Latest revision as of 12:19, 28 June 2010

Adam Skory
Adam Skory
Adam Skory
Adam Skory graduated from UCLA with a BA in Linguistics, and has worked as an English teacher in India and South Korea. He is currently a Masters student at the Carnegie Mellon University Language Technologies Institute, and works on language-learning games.
Addresses: www mail

Date

  • 15:00, Friday, July 2nd, 2010
  • Room 336

Speaker

  • Adam Skory, Language Technologies Institute, Carnegie Mellon University

Abstract

Computer generation of cloze tasks still falls short of full automation; most current systems are used by teachers as authoring aids. Improved methods to estimate cloze quality are needed for full automation. We investigated lexical reading difficulty as a novel automatic estimator of cloze quality, to which cooccurrence frequency of words was compared as an alternate estimator.
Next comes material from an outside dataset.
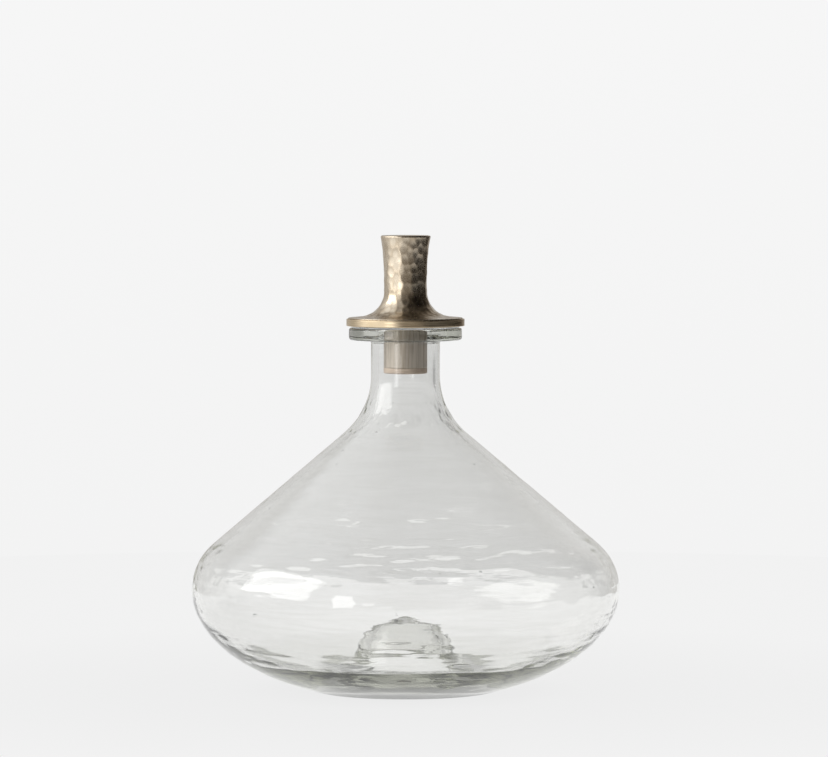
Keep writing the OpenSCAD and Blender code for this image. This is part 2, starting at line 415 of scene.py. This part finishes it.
def coppery_brass():
    m = Mat("coppery_brass", Metallic=1.0)
    m.put("Base Color", m.ramp(m.noise(6, 6, 4.0), (0.3, (0.54, 0.44, 0.36)), (0.7, (0.66, 0.56, 0.47))))
    rings = m.noise(12, 0.45, 2.0, 0.6)
    m.put("Roughness", m.span(rings, 0.64, 0.76, 0.3, 0.7))
    m.bump(rings, 0.3, 0.04)
    return m.mat


def silicone():
    m = Mat("milky_silicone", IOR=1.41, Transmission_Weight=0.1)
    cloud = m.noise(4.5)
    m.put("Base Color", m.ramp(cloud, (0.3, (0.92, 0.92, 0.90)), (0.7, (0.98, 0.98, 0.97))))
    m.put("Roughness", m.span(cloud, 0.3, 0.5, 0.3, 0.7))
    m.bump(m.noise(1.4, 1.4, 2.0), 0.2, 0.05)
    return m.mat


def plated_steel():
    m = Mat("plated_steel", Metallic=1.0)
    grain = m.noise(2, 2, 4.0, 0.6)
    m.put("Base Color", m.ramp(grain, (0.3, (0.52, 0.52, 0.53)), (0.7, (0.72, 0.72, 0.73))))
    m.put("Roughness", m.span(grain, 0.25, 0.42, 0.3, 0.7))
    m.bump(grain, 0.25, 0.05)
    return m.mat


def dress(obj, mat, body, node):
    """Give a piece its material and the body that it rides on, and hide the node that it stands for."""
    obj.data.materials.clear()
    obj.data.materials.append(mat)
    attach(obj, body)
    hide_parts(node)


# ---------------------------------------------------------------- bottle
def bowl_and_neck(belly_in, neck_in, half_h, start_r):
    """One face of the wall, from radius start_r at the bottom up to the straight neck.

    belly_in and neck_in say how far the face lies inside the outer one.
    """
    low = np.array([BELLY_R - SHOULDER_R, BELLY_Z])
    high = np.array([NECK_R + THROAT_R, THROAT_Z])
    low_r, high_r = SHOULDER_R - belly_in, THROAT_R + neck_in
    between = high - low
    lean = math.atan2(between[1], between[0]) - math.acos((low_r + high_r) / np.linalg.norm(between))
    lean = math.degrees(lean)
    wide = BELLY_R - belly_in
    start = -math.degrees(math.acos(start_r / wide))
    return np.concatenate([oval((0, BELLY_Z), wide, half_h, start, 0, 90), arc(low, low_r, 0, lean, 50),
                           arc(high, high_r, 180 + lean, 180, 50)])


def dome(r, top, flare, bottom):
    """A round hump of radius r with a flared foot, from height top down to height bottom."""
    centre_z, flare_z = top - r, bottom + flare
    flare_x = math.sqrt((r + flare) ** 2 - (flare_z - centre_z) ** 2)
    meet = math.degrees(math.atan2(flare_z - centre_z, flare_x))
    hump = arc((0, centre_z), r, 90, meet, 60)
    return np.concatenate([hump, arc((flare_x, flare_z), flare, 180 + meet, 270, 30)])


def lip_line():
    """The lip, from the neck's outside over the top to the bore."""
    low, bore = LIP_Z - LIP_H, NECK_R - NECK_WALL
    root, under, top, mouth = 1.6, 1.2, 0.9, 1.4
    return np.concatenate([arc((NECK_R + root, low - root), root, 180, 90, 10),
                           arc((LIP_R - under, low + under), under, -90, 0, 10),
                           arc((LIP_R - top, LIP_Z - top), top, 0, 90, 10),
                           arc((bore + mouth, LIP_Z - mouth), mouth, 90, 180, 10)])


def bottle_gap(r, z):
    fine = z > LIP_Z - 8.5 or r < 8
    return (0.38 if fine else 0.8) * COARSE


def thick_heel(line):
    """The inner face stands higher where the wall runs into the thick base."""
    z = line[:, 1] + HEEL_H * (1 - step(HEEL_Z, HEEL_Z + HEEL_FADE_H, line[:, 1]))
    return np.stack([line[:, 0], z], 1)


foot_r = BELLY_R * math.sqrt(1 - (BELLY_Z / BOWL_HALF_H) ** 2)
punt_foot_r = PUNT_DOME_R + PUNT_FLARE_R
inner_half_h = BELLY_Z - FLOOR_Z
punt_foot_z = HEEL_H + BELLY_Z - inner_half_h * math.sqrt(1 - (punt_foot_r / (BELLY_R - BELLY_WALL)) ** 2)
outer_wall = bowl_and_neck(0, 0, BOWL_HALF_H, foot_r)
inner_wall = thick_heel(bowl_and_neck(BELLY_WALL, NECK_WALL, inner_half_h, punt_foot_r + 2))
standing_ring = [[RING_IN_R, 0.05], [RING_IN_R + 2, 0]]
kick = dome(KICK_DOME_R, KICK_TOP_Z, KICK_FLARE_R, BASE_RISE)
punt = dome(PUNT_DOME_R, PUNT_TOP_Z, PUNT_FLARE_R, punt_foot_z)
outside = respace(np.concatenate([kick, standing_ring, outer_wall, lip_line()]), bottle_gap)
inside = respace(np.concatenate([inner_wall[::-1], punt[::-1]]), bottle_gap)
outer_rings = len(outside)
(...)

Rather than relying on expert evaluation of cloze quality, we submitted open cloze tasks to workers on Amazon Mechanical Turk (AMT) and discuss ways to measure of the results of these tasks. Results show one statistically significant correlation between the above measures and estimators, which was lexical co-occurrence and Cloze Easiness. Reading difficulty was not found to correlate significantly. We gave subsets of cloze sentences to an English teacher as a gold standard. Sentences selected by co-occurrence and Cloze Easiness were ranked most highly, corroborating the evidence from AMT.